Applicable Scenarios

  1. Open-Source Software Projects: Particularly suitable for research software requiring publication across multiple platforms
  2. Academic Institutions: Applicable to institutional-level research software metadata management
  3. CI/CD Integration: Suitable for projects with existing automated release processes
  4. Metadata Standardization: Applicable to research organizations requiring unified metadata formats

References

The paper includes 37 references covering important works in FAIR principles, semantic web technologies, CodeMeta specifications, declarative mapping languages, and related fields, providing solid theoretical foundation and technical support for the research.

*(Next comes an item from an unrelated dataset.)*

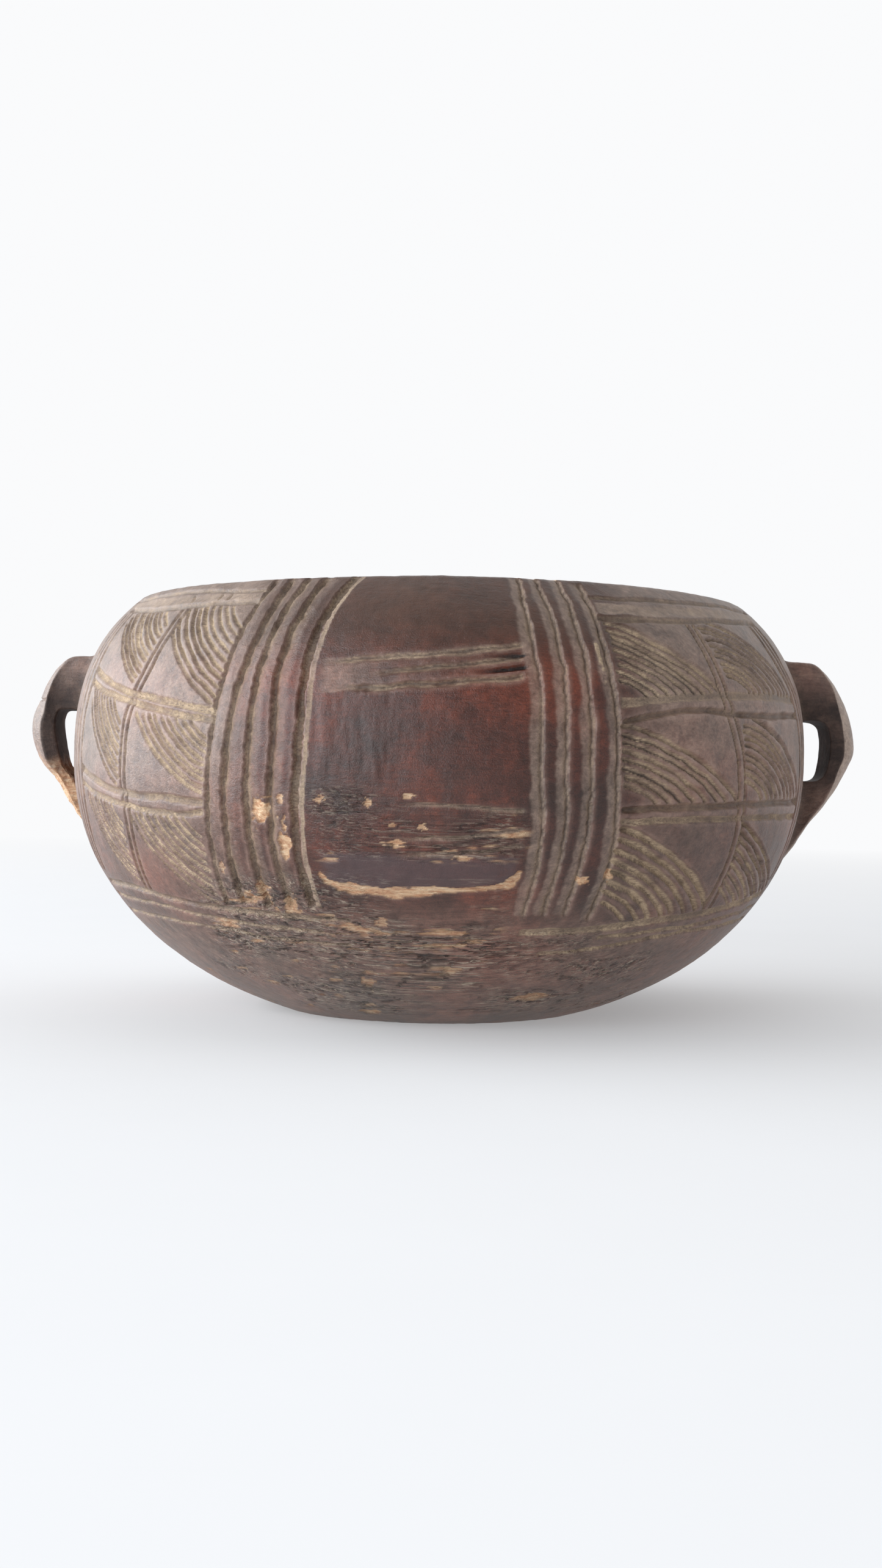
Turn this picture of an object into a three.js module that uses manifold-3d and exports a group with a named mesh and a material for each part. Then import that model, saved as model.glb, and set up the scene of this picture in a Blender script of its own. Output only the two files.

Overall Assessment: This is a technically practical paper in the research software metadata management domain with innovative declarative mapping methods, complete and reproducible implementation, and positive significance for promoting CodeMeta standard adoption. While there is room for improvement in evaluation scope and depth, it provides valuable technical contributions to the field.